Fournet-Guérin Catherine / Université de Reims

The “Wake up Madagascar” Action Group: international media Action or claiming a Right to the City? On the Various Scales of collective Mobilisation

The “Wake up Madagascar” Action Group: international media Action or claiming a Right to the City? On the Various Scales of collective Mobilisation

Paper 5

Chauvin Maïlys / LAM-IEP-Bordeaux

Des citadinités empêchées aux citadinités de la reconquête en situation de retour d’exil à Zanzibar

Le tournant des indépendances en Afrique s’est fréquemment traduit par une rupture en terme de pratiques et d’accès à la ville pour les citadins d’Afrique dans le cadre de la mise en place de régime autoritaire.

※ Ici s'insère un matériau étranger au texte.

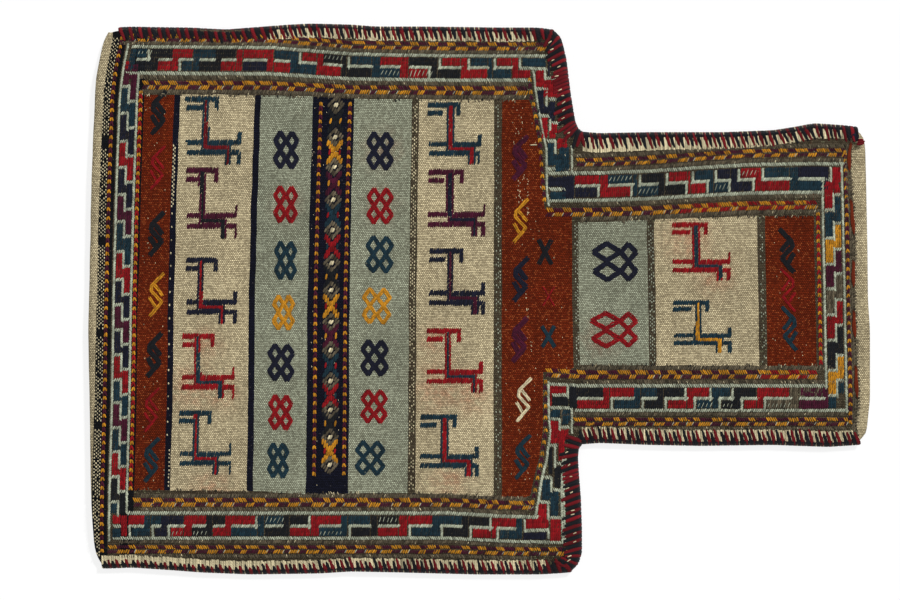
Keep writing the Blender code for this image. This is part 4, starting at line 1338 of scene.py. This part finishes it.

A Zanzibar, la révolution puis la mise en place de la République Populaire de Zanzibar et de la République Unie de Tanzanie se traduisent, en quelques années, par le surgissement d’une violence inédite privant les habitants de leurs vies citadines et la capitale de son rôle de pivot international. Assassinats et disparitions, viols, démolition et confiscation des logements, rationnements conduisent de nombreux citadins à s’enfuir à l’étranger. Aujourd’hui, on assiste au retour d’une partie des membres de la diaspora post-révolutionnnaire zanzibarie dont les routes, les rythmes et les objets invitent à interroger une dialectique encore peu traitée aujourd’hui, celle des citadinités empêchées mais en reconquête dans le cadre des retours d’exil. Cette proposition suggère d’élargir le débat sur le droit à la ville à l’analyse du rôle des nouvelles pratiques que ces citadins « absents » en cours de ré-appropriation des lieux développent aux côtés de ceux qui sont restés, dans la recomposition des pratiques, des mémoires et des discours citadins et nationalistes. Cette « (re)-prise » de la ville passerait par une ré-appropriation des lieux de sociabilités, par une remise en circulation des mémoires citadines de la violence contestant le paysage mémoriel institutionnalisé.